Southwest responded Saturday by denying it places cameras in aircraft lavatories and by calling the 2017 incident an “inappropriate attempt at humor” not condoned by the company.

The lawsuit alleges flight attendant Renee Steinaker saw an iPad streaming video from the plane’s forward bathroom when she entered the cockpit to be the required second person in the cockpit when the pilot left to use the bathroom about 2 1/2 hours into a Feb. 27, 2017, flight to Phoenix from Pittsburgh.

According to the suit, Steinaker saw the pilot in the streaming video on the iPad and the co-pilot “with a panicked look on his face” acknowledged that the iPad was streaming from a camera in the bathroom but asserted it was a “new security and top-secret security measure installed in all of Southwest’s Boeing 737-800 planes.”

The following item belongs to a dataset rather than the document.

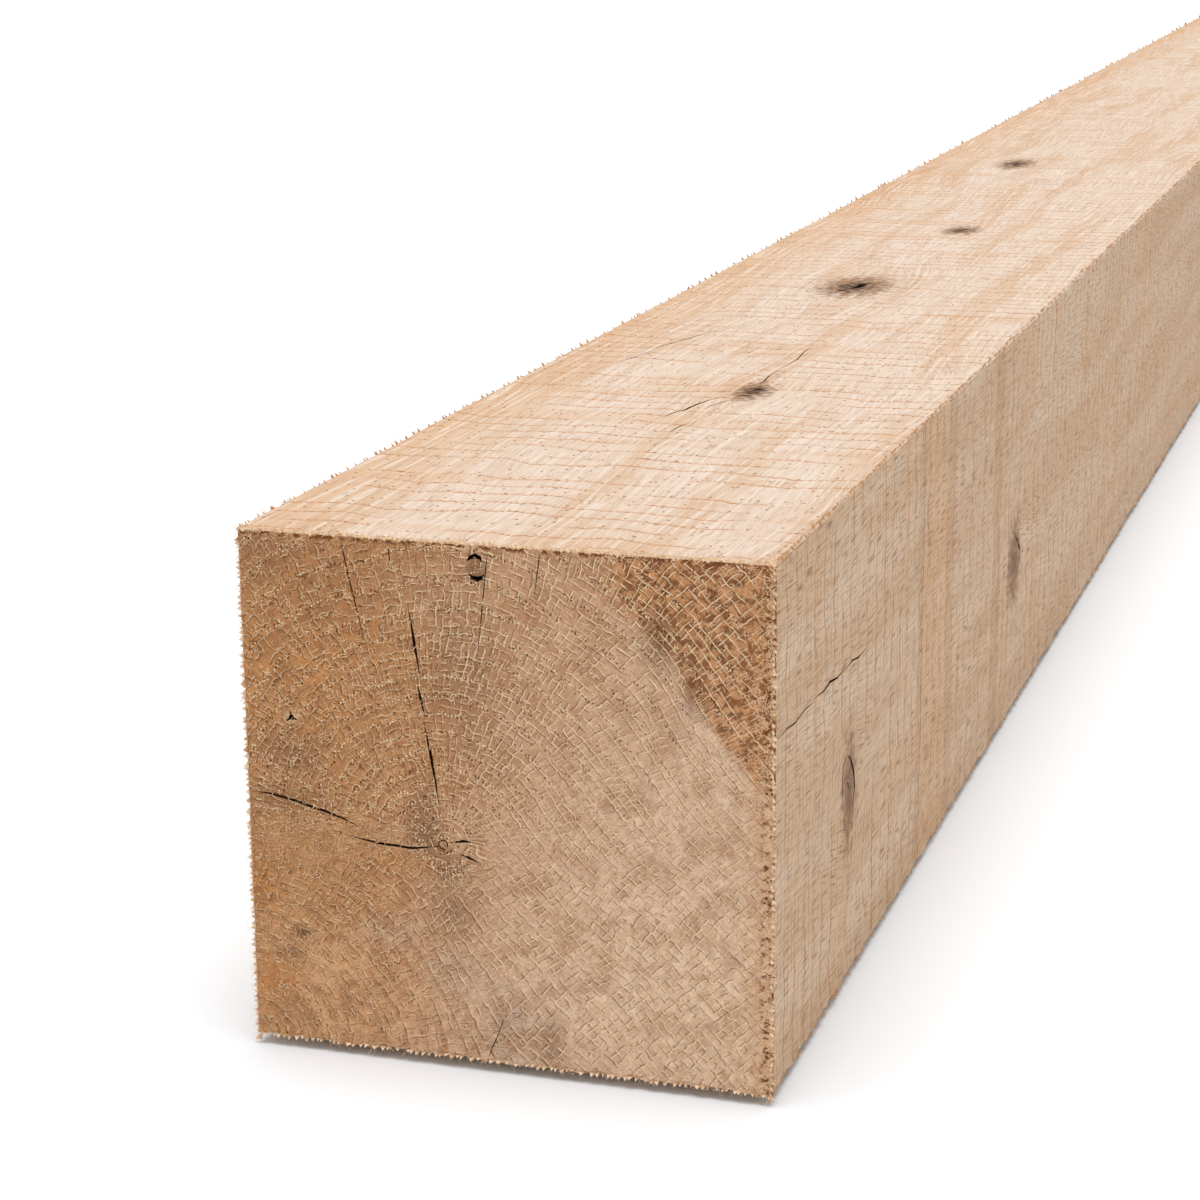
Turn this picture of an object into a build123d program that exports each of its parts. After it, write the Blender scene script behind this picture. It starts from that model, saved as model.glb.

The suit said Steinaker took a cellphone photo of the iPad video, provided the photo with a report to Southwest management and was warned by a supervisor to not tell anybody about the incident.

According to the suit, Steinaker was warned, “if this got out, if this went public, no one, I mean no one, would ever fly our airline again.”

Court filings by attorneys for Dallas-based Southwest and the two pilots denied the livestreaming allegations, and Southwest on Saturday issued statements saying it will vigorously contest the suit and denying it places cameras in aircraft lavatories.

“When the incident happened two years ago, we investigated the allegations and addressed the situation with the crew involved,” the company’s second statement said. “We can confirm from our investigation that there was never a camera in the lavatory; the incident was an inappropriate attempt at humor which the company did not condone.”